The Dizzee show was as fun and crazy as I hoped it would be. The place was fucking packed to the gills. The crowd was awfully uniform. It's like an NYU dorm was giving away free tickets or something. DJ Wonder threw down some jungle in the preshow and you could almost see the collective "duh...how do we dance to that?" Dizzee started out in the dark with "Sittin Here" and I smirk-smiled all "isn't he all Mr. Fancypants Performer?!" I couldn't note the setlist as I would've wanted because things were slightly dramatic in the crowd between the folks I was with (The Brit, his brother, the brother's girl, and their friend) and this pack of punks, so much so that the show was halted momentarily for a kid to get carted away by security. He rocked "Jus A Rascal," "Everywhere," "Learn," "Respect Me," "Knock Knock," "Graftin," "Jezebel," "Dream" into "Juicy," and the two encores were "Fix Up, Look Sharp" and "Stand Up Tall." (I keep thinking "Showtime," "Vexed," and "Do It" also but that might be from listening to them to death at home.) The Brit grumbled that the newer stuff was lame because it was too Americanized and I grumbled to myself that I would've given money to have heard "Wot U On" (or did I hear it? I really don't know. I was distracted). The kids surrounding us varied between crazy spazz dancing and standing like stone. Get out the front if you're just gonna stand doing nothing, fuckers. Every single white girl in the front left section was having hormone fits over the hype man. He was no my husband Tyrese or anything, just alright looking in an average black dude on my block sort of way. But they were totally frenzied and I was amused.

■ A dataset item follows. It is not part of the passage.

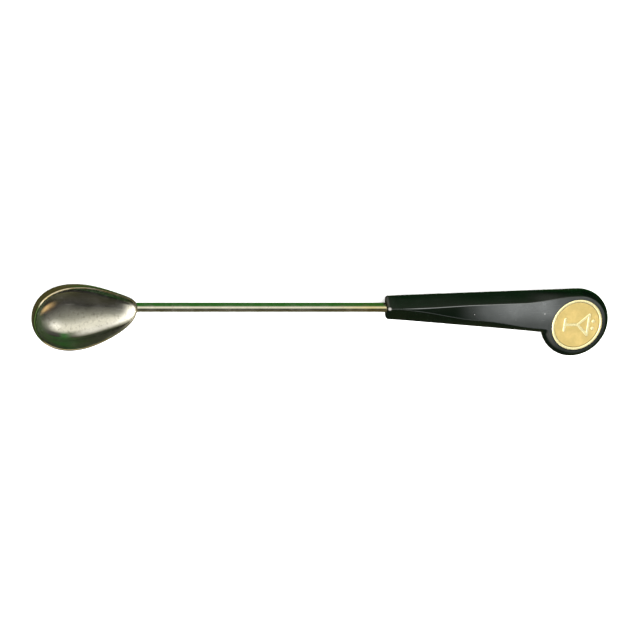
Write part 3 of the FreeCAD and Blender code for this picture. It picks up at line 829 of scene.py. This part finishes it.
def medallion_paint():
    """Lacquered gold plate: grained satin field, polished relief, painted shade round the foot of the relief,
    darker in the groove.
    """
    paint = Paint("medallion_gold")
    relief = paint.band(paint.attribute("relief"), 0.15, 0.75)
    groove = paint.attribute("groove")
    field = paint.mix(paint.noise(900, 3.0), (0.56, 0.42, 0.14), (0.74, 0.57, 0.23))
    clouds = paint.band(paint.noise(150, 2.0), 0.35, 0.65)
    field = paint.mix(paint.sum("MULTIPLY", clouds, 0.45), field, (0.44, 0.34, 0.12))
    colour = paint.mix(relief, field, (0.98, 0.88, 0.48))
    # The field round the foot of the relief is painted darker: painted shade.
    near_relief = paint.band(paint.attribute("relief"), 0.0, 0.12)
    foot = paint.sum("MULTIPLY", near_relief, paint.sum("SUBTRACT", 1.0, relief))
    colour = paint.mix(paint.sum("MULTIPLY", foot, 0.8), colour, (0.16, 0.1, 0.03))
    # Darker in the groove.
    colour = paint.mix(paint.sum("MULTIPLY", groove, 0.9), colour, (0.05, 0.04, 0.025))
    roughness = paint.mix(relief, (0.38, 0.38, 0.38), (0.17, 0.17, 0.17))
    grain = paint.noise(5200, 2.0)
    rough = paint.sum("ADD", roughness, paint.sum("MULTIPLY", paint.noise(700, 2.0), 0.1))
    paint.bump(paint.sum("MULTIPLY", grain, paint.sum("SUBTRACT", 1.0, relief)), 1.6e-5)
    paint.bump(paint.noise(1500, 2.0), 3e-6)
    return paint.set(Base_Color=colour, Metallic=0.78, Roughness=rough)


def cement_paint():
    """Set epoxy cement, brown and slightly uneven."""
    paint = Paint("cement")
    colour = paint.mix(paint.noise(1200, 2.0), (0.03, 0.024, 0.016), (0.07, 0.055, 0.035))
    paint.bump(paint.noise(2500, 2.0), 1e-5)
    return paint.set(Base_Color=colour, Roughness=paint.band(paint.noise(1500, 2.0), 0.3, 0.7, 0.4, 0.6))


# ---------------------------------------------------------------- the object

cement = cement_paint()
for piece, replaced, slot, material in (
    (make_bowl(), "bowl", "bowl_plate", bowl_paint()),
    (make_shank(), "shank", "shank_metal", shank_paint()),
    (make_solder(), "solder_fillet", "solder", solder_paint()),
    (make_handle(), "handle", "handle_black", handle_paint()),
    (make_medallion(), "medallion", "medallion_metal", medallion_paint()),
):
    piece.data.materials.clear()
    piece.data.materials.append(material)
    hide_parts(replaced)
for node in ("shank_cement", "medallion_cement"):
    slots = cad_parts[node].material_slots
    for each in slots:
        each.material = cement

# ---------------------------------------------------------------- floor, light and camera


def make_floor():
    """A plain pale floor. Reflections leave it out, so that the metal mirrors the studio below it."""
    size = 6.0
    corners = [(-size, -size, 0), (size, -size, 0), (size, size, 0), (-size, size, 0)]
    mesh = bpy.data.meshes.new("floor")
    mesh.from_pydata(corners, [], [(0, 1, 2, 3)])
    floor = bpy.data.objects.new("floor", mesh)
    bpy.context.scene.collection.objects.link(floor)
    material = bpy.data.materials.new("floor_pale")
    material.use_nodes = True
    shader = material.node_tree.nodes["Principled BSDF"]
    shader.inputs["Base Color"].default_value = (0.93, 0.93, 0.93, 1)
    shader.inputs["Roughness"].default_value = 1.0
    shader.inputs["Specular IOR Level"].default_value = 0.0
    mesh.materials.append(material)
    floor.visible_glossy = False


# What shiny surfaces mirror: a soft box overhead that narrows towards the handle's end, green low on the +Y
# side, a dark wall on the -Y side and, high on that wall, a strip of pale wood.
WINDOW = (1.6, 1.56, 1.4)
PALE = (0.9, 0.88, 0.74)
GREY = (0.3, 0.3, 0.24)
DIM = (0.06, 0.06, 0.045)
DARK = (0.008, 0.006, 0.003)
GREEN = (0.025, 0.15, 0.02)
OLIVE = (0.12, 0.12, 0.05)
MOSS = (0.05, 0.08, 0.03)
WOOD = (0.9, 0.6, 0.26)

# A direction has a sideways part, its x, and an angle about the X axis in degrees up from +Y. Each row is one
# sideways part, with the colours met on the way round.
STUDIO = [
    (-0.2, [(-180, DIM), (-60, OLIVE), (0, OLIVE), (30, PALE), (50, WINDOW), (150, WINDOW), (170, DIM)]),
    (0.1, [
        (-180, DIM), (-60, OLIVE), (0, OLIVE), (20, GREY), (45, WINDOW), (110, WINDOW), (135, PALE),
        (150, DIM),
    ]),
    (0.25, [
        (-180, DIM), (-60, OLIVE), (-30, GREEN), (15, DIM), (45, GREY), (60, PALE), (80, PALE), (100, GREY),
        (120, DIM), (150, DARK),
    ]),
    (0.4, [
        (-180, OLIVE), (-80, OLIVE), (-60, GREEN), (40, GREEN), (60, PALE), (80, PALE), (100, GREY),
        (120, DARK),
    ]),
    (0.5, [
        (-180, OLIVE), (-60, GREEN), (0, DARK), (45, DIM), (60, PALE), (80, WINDOW), (100, GREY), (115, DARK),
    ]),
    (0.7, [
        (-180, OLIVE), (-60, GREEN), (0, DARK), (45, DIM), (75, GREY), (90, GREY), (105, DIM), (115, DARK),
        (120, WOOD), (125, WOOD), (130, DARK),
    ]),
    (0.9, [(-180, MOSS), (0, MOSS)]),
]

# What they mirror by way of another shiny surface: much dimmer, but for the -X end.
DEEP_STUDIO = [
    (-0.8, [(-180, PALE), (0, PALE)]),
    (-0.5, [(-180, DIM), (0, DARK), (75, DARK), (105, DIM)]),
    (-0.2, [(-180, MOSS), (0, DARK), (75, DARK), (105, MOSS)]),
    (0.1, [(-180, GREEN), (0, DARK), (75, DARK), (120, GREEN)]),
    (0.6, [(-180, MOSS), (0, MOSS)]),
]


class World:
    """The world's node tree: white light on everything, and the studio above for mirror-like surfaces."""

    def __init__(self):
        world = bpy.data.worlds.new("studio")
        bpy.context.scene.world = world
        world.use_nodes = True
        self.tree = world.node_tree
        self.tree.nodes.clear()

    def add(self, kind, **settings):
        node = self.tree.nodes.new(kind)
        for key, value in settings.items():
            setattr(node, key, value)
        return node

    def span(self, value, low, high):
        """value from low to high taken to 0 to 1."""
        node = self.add("ShaderNodeMapRange")
        self.tree.links.new(value, node.inputs["Value"])
        node.inputs["From Min"].default_value = low
        node.inputs["From Max"].default_value = high
        return node.outputs["Result"]

    def ramp(self, turn, rows):
        """The colours of one row of the studio; the last one runs on to the first."""
        node = self.add("ShaderNodeValToRGB")
        self.tree.links.new(turn, node.inputs["Fac"])
        stops = node.color_ramp.elements
        rows = rows + [(180, rows[0][1])]
        while len(stops) < len(rows):
            stops.new(0.5)
        for stop, (degrees, colour) in zip(stops, rows):
            stop.position = (degrees + 180) / 360
            stop.color = (*colour, 1)
        return node.outputs["Color"]

    def room(self, studio):
        """A studio's rows, one blended into the next."""
        split = self.add("ShaderNodeSeparateXYZ")
        self.tree.links.new(self.add("ShaderNodeTexCoord").outputs["Generated"], split.inputs[0])
        angle = self.add("ShaderNodeMath", operation="ARCTAN2")
        self.tree.links.new(split.outputs["Z"], angle.inputs[0])
        self.tree.links.new(split.outputs["Y"], angle.inputs[1])
        turn = self.span(angle.outputs[0], -math.pi, math.pi)
        sideways, colour = studio[0][0], self.ramp(turn, studio[0][1])
        for after, rows in studio[1:]:
            blend = self.add("ShaderNodeMix", data_type="RGBA")
            self.tree.links.new(self.span(split.outputs["X"], sideways, after), blend.inputs[0])
            self.tree.links.new(colour, blend.inputs[6])
            self.tree.links.new(self.ramp(turn, rows), blend.inputs[7])
            sideways, colour = after, blend.outputs[2]
        return colour


# A small bright lamp: its direction, the cosines where its edge starts and ends, and its brightness. It isn't
# seen by way of another shiny surface.
LAMP_WAY = Vector((-0.25, -0.34, 0.91)).normalized()
LAMP_EDGE = (0.975, 0.99)
LAMP_COLOUR = (9.0, 8.8, 8.2, 1)
# The strength of the even white light that matte surfaces get.
PLAIN_LIGHT = 3.2


def make_world():
    world = World()
    path = world.add("ShaderNodeLightPath")
    mirrored = world.add("ShaderNodeBackground")
    towards = world.add("ShaderNodeVectorMath", operation="DOT_PRODUCT")
    world.tree.links.new(world.add("ShaderNodeTexCoord").outputs["Generated"], towards.inputs[0])
    towards.inputs[1].default_value = LAMP_WAY
    lamp = world.add("ShaderNodeMix", data_type="RGBA")
    world.tree.links.new(world.span(towards.outputs["Value"], *LAMP_EDGE), lamp.inputs[0])
    world.tree.links.new(world.room(STUDIO), lamp.inputs[6])
    lamp.inputs[7].default_value = LAMP_COLOUR
    by_depth = world.add("ShaderNodeMix", data_type="RGBA")
    world.tree.links.new(world.span(path.outputs["Glossy Depth"], 1, 2), by_depth.inputs[0])
    world.tree.links.new(lamp.outputs[2], by_depth.inputs[6])
    world.tree.links.new(world.room(DEEP_STUDIO), by_depth.inputs[7])
    world.tree.links.new(by_depth.outputs[2], mirrored.inputs["Color"])
    plain = world.add("ShaderNodeBackground")
    plain.inputs["Color"].default_value = (1, 1, 1, 1)
    plain.inputs["Strength"].default_value = PLAIN_LIGHT
    choose = world.add("ShaderNodeMixShader")
    world.tree.links.new(path.outputs["Is Glossy Ray"], choose.inputs[0])
    world.tree.links.new(plain.outputs[0], choose.inputs[1])
    world.tree.links.new(mirrored.outputs[0], choose.inputs[2])
    world.tree.links.new(choose.outputs[0], world.add("ShaderNodeOutputWorld").inputs["Surface"])


# The camera's axes in the row frame, and where the middle of its frame falls, measured from the datum.
RIGHT = Vector((0.9196, 0.1466, 0.3645)).normalized()
UP = Vector((0.0, 0.9278, -0.3731)).normalized()
BACK = RIGHT.cross(UP)
FRAME_WIDTH = 271.2 * MM
AIM = DATUM + RIGHT * -27.85 * MM + UP * -5.4 * MM
DISTANCE = 10.0


def make_camera():
    """A view from far off, without perspective, at the photograph's angle."""
    data = bpy.data.cameras.new("camera")
    camera = bpy.data.objects.new("camera", data)
    bpy.context.scene.collection.objects.link(camera)
    data.type = "ORTHO"
    data.ortho_scale = FRAME_WIDTH
    data.clip_end = 100
    turn = Matrix((RIGHT, UP, BACK)).transposed()
    camera.matrix_world = Matrix.Translation(AIM + BACK * DISTANCE) @ turn.to_4x4()
    bpy.context.scene.camera = camera


make_floor()
make_world()
make_camera()
bpy.context.scene.view_settings.view_transform = "Standard"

I noticed this guy standing a few people over looking at me during the show. And because I'm vain and jaded, my reaction was "so what?" (The quickest way to get on my nerves: tell me I'm good looking. Pretty people are a dime a dozen, son. I could care less that you think so.) He said "hi" right before the encore, but I was too busy jumping up and down (I still have hops from basketball! Go me!) and going nuts to do more than shoot him a "back off" look. He looked like Paul Westerberg (and yes that age also) after he stuck his finger in an electrical socket. I ran into him again downstairs by the exit and he did some sort of awkward conversation asking for my number. Me being me, I was thinking "oh you're a bit of a clown" yet on a whim, gave it anyways. No rhyme or reason. He called this afternoon and that was a funny conversation.

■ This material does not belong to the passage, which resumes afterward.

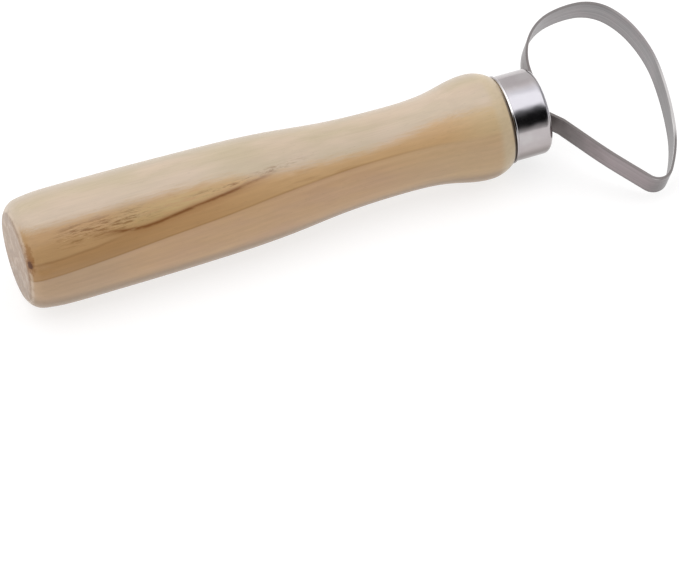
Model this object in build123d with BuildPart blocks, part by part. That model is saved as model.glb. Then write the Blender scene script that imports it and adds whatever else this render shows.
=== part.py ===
"""Ribbon loop tool for trimming clay: turned wooden handle, metal ferrule and bent steel strip.

Frame: +X runs along the handle from the butt to the loop, +Z is up, and the origin is the
centre of the butt's flat end.  The tool lies on its side, and the loop is rolled about X until
its low corner comes down beside the surface that the handle lies on.  Lengths are millimetres.
"""

import os

from build123d import *

# Handle outline: distances from the butt and the radii there
butt_face_radius = 10.6
butt_shoulder = (3.4, 13.4)
belly = (10.5, 14.0)
grip = (40.0, 13.72)
taper = (66.0, 12.6)
upper_waist = (79.5, 11.25)
waist = (93.0, 10.7)
neck = (107.0, 11.5)
bulb = (116.7, 13.1)
shoulder = (122.6, 11.0)

# Ferrule: a drawn steel cup with a beaded rear rim and a rounded front edge
ferrule_length = 9.7
ferrule_radius = 10.55
ferrule_wall = 0.5
ferrule_front_round = 1.6
bead_radius = 0.35
rim_gap = 0.3
opening_width = 6.0
opening_height = 12.0

# Wood inside the ferrule, and the mortise that takes the ends of the strip
glue_line = 0.05
tenon_end_gap = 0.2
tenon_chamfer = 0.8
mortise_depth = 26.0
mortise_width = 4.2
mortise_height = 9.6
glue_recess = 0.1

# Strip: flat spring steel
strip_width = 8.0
strip_thickness = 0.6

# The loop's plane is rolled about X.  In it, X starts at the ferrule's front and Y is across,
# and these points lie on the outside surface of the strip.
loop_roll = 20.0
tang_end = -24.0
tang_offset = 1.5
tang_bend_radius = 1.5
face_gap = 0.3
face_run_end = 8.5
heel = (1.9, 15.2)
bow_start = (5.3, 19.4)
bow_rise = (10.7, 22.0)
bow_top = (17.9, 22.5)
high_shoulder = (25.9, 18.4)
front_start = (29.3, 12.8)
front_tip = (31.6, 0.0)
front_turn = (29.8, -14.3)
front_end = (25.5, -24.5)
low_corner = (22.0, -29.8)
low_corner_radius = 3.8
arm_middle = (11.3, -16.7)
arm_bow_radius = 120.0
crease = (3.7, -6.0)
crease_radius = 2.0
low_exit = -0.9

shoulder_x = shoulder[0]
ferrule_rear = shoulder_x + rim_gap
ferrule_front = ferrule_rear + ferrule_length
ferrule_bore = ferrule_radius - ferrule_wall
bead_end = ferrule_rear + 2 * bead_radius
tenon_radius = ferrule_bore - glue_line
tenon_end = ferrule_front - ferrule_wall - tenon_end_gap

outline_plane = Plane.XY
loop_plane = Plane(origin=(ferrule_front, 0, 0)).rotated((loop_roll, 0, 0))


def cross_plane(x):
    """Plane across the handle at x: its Y lies in the loop's plane and its X is normal to it."""
    return Plane(origin=(x, 0, 0), x_dir=loop_plane.z_dir, z_dir=(1, 0, 0))


# The strip: one length of steel, both of whose ends are tangs inside the handle
with BuildPart() as ribbon_loop:
    with BuildSketch(loop_plane.offset(-strip_width / 2)):
        with BuildLine():
            run = FilletPolyline(
                (tang_end, tang_offset),
                (face_gap, tang_offset),
                (face_gap, face_run_end),
                radius=tang_bend_radius,
            )
            for point in (
                heel,
                bow_start,
                bow_rise,
                bow_top,
                high_shoulder,
                front_start,
                front_tip,
                front_turn,
                front_end,
            ):
                run = TangentArc(run @ 1, point, tangent=run % 1)
            FilletPolyline(
                front_end,
                low_corner,
                arm_middle,
                crease,
                (low_exit, -tang_offset),
                (tang_end, -tang_offset),
                radius=(low_corner_radius, arm_bow_radius, crease_radius, tang_bend_radius),
            )
            offset(amount=strip_thickness, side=Side.RIGHT)
        make_face()
    extrude(amount=strip_width)

# The handle: turned in one piece, with a tenon for the ferrule and a mortise in its end
with BuildPart() as handle:
    with BuildSketch(outline_plane):
        with BuildLine():
            Line((0, 0), (0, butt_face_radius))
            butt_curve = TangentArc(belly, butt_shoulder, tangent=(-1, 0))
            TangentArc(butt_shoulder, (0, butt_face_radius), tangent=butt_curve % 1)
            Spline(belly, grip, taper, upper_waist, waist, neck, bulb, tangents=((1, 0), (1, 0)))
            TangentArc(bulb, shoulder, tangent=(1, 0))
            Line(shoulder, (shoulder_x, tenon_radius))
            Line((shoulder_x, tenon_radius), (tenon_end - tenon_chamfer, tenon_radius))
            Line((tenon_end - tenon_chamfer, tenon_radius), (tenon_end, tenon_radius - tenon_chamfer))
            Line((tenon_end, tenon_radius - tenon_chamfer), (tenon_end, 0))
            Line((tenon_end, 0), (0, 0))
        make_face()
    revolve(axis=Axis.X)
    with BuildSketch(cross_plane(tenon_end)):
        SlotOverall(mortise_height, mortise_width)
    extrude(amount=-mortise_depth, mode=Mode.SUBTRACT)

# The ferrule: a cup over the tenon, open in front where the strip comes out
with BuildPart() as ferrule:
    with BuildSketch(outline_plane):
        with BuildLine():
            Line((ferrule_rear, ferrule_bore), (ferrule_rear, ferrule_radius))
            ThreePointArc(
                (ferrule_rear, ferrule_radius),
                (ferrule_rear + bead_radius, ferrule_radius + bead_radius),
                (bead_end, ferrule_radius),
            )
            Polyline(
                (bead_end, ferrule_radius),
                (ferrule_front, ferrule_radius),
                (ferrule_front, 0),
                (ferrule_front - ferrule_wall, 0),
                (ferrule_front - ferrule_wall, ferrule_bore),
                (ferrule_rear, ferrule_bore),
            )
        make_face()
        front_corners = vertices().group_by(Axis.X)[-2:]
        fillet(front_corners[1].sort_by(Axis.Y)[-1], radius=ferrule_front_round)
        fillet(front_corners[0].sort_by(Axis.Y)[-1], radius=ferrule_front_round - ferrule_wall)
    revolve(axis=Axis.X)
    with BuildSketch(cross_plane(ferrule_front)):
        SlotOverall(opening_height, opening_width)
    extrude(amount=-2 * ferrule_wall, mode=Mode.SUBTRACT)

# Cast epoxy that fills the mortise and the ferrule's opening around the two tangs
with BuildPart() as tang_glue:
    with BuildSketch(cross_plane(tenon_end)):
        SlotOverall(mortise_height, mortise_width)
    extrude(amount=-mortise_depth)
    with BuildSketch(cross_plane(tenon_end)):
        SlotOverall(opening_height, opening_width)
    extrude(amount=ferrule_front - glue_recess - tenon_end)
    add(ribbon_loop.part, mode=Mode.SUBTRACT)

os.makedirs("parts", exist_ok=True)
for name, piece in (
    ("handle", handle),
    ("ferrule", ferrule),
    ("ribbon_loop", ribbon_loop),
    ("tang_glue", tang_glue),
):
    piece.part.label = name
    export_step(piece.part, f"parts/{name}.step")
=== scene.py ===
"""Looks of a clay ribbon tool: a lacquered turned handle, a chromed ferrule and a loop of steel strip.

The tool lies along +X with the butt of its handle at x = 0. The scene is in metres. The materials are
solid patterns in the same frame, and every place and distance that they use is in millimetres.
"""
import math

import bmesh
import bpy
import numpy as np
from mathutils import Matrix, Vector, noise


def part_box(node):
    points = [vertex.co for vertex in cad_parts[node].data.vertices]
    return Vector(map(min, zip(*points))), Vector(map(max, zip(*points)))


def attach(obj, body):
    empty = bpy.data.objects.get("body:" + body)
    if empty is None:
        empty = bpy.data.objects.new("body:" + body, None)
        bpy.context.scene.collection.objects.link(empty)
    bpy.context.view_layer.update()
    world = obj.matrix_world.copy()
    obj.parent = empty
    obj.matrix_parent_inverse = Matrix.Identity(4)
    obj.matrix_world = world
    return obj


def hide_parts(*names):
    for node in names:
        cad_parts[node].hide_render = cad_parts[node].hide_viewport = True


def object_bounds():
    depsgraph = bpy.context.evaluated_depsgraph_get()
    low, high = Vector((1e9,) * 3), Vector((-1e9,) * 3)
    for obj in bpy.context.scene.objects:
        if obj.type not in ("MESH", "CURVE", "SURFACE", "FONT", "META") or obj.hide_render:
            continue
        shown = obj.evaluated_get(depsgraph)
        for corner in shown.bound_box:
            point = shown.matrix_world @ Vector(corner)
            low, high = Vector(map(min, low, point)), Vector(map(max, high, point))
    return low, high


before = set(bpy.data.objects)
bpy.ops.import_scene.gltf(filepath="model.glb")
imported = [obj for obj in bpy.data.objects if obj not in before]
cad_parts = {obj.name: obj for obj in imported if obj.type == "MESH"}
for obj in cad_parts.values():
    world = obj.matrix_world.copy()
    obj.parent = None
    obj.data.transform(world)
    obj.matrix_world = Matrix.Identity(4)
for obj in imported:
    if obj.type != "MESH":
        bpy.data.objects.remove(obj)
CAD_LOW, CAD_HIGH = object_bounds()
FERRULE_LOW, FERRULE_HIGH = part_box("ferrule")
_, LOOP_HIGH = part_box("ribbon_loop")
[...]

Post-show, the hodgepodge group of me and the crew plus some random British girls they met at the show ran through the rain over to a restaurant basement party a few blocks away. Let me give you the nutshell specificless happenings that had things looking dicey for a while: 1) I have the capacity to be very jealous -- I'm not especially proud of it but hey, I'm no saint. 2) I'll front until the end if left unchecked if I feel it is the best policy for the situation. 3) If I'm pissed off, I'm likely to come out with some sweet-sounding sharp-tongued shit while smiling and fronting all the while. So, I was feeling like a bit of an unhappy camper and feeding the pro-me and The Brit camp (which I find astounding. The whole thing had a cute junior high "circle yes or no if you like him" aspect. I had spies and I didn't even know it!) some disinformation. Still, it was all smoothed over before the night was done. Have you ever gotten a pointed look with so much heat that you thought if you returned it, you'd burst into flames? I did and yeah...good thing I can't really blush.
ETA: Whoo...got my Prefuse at Northsix tix in the mail!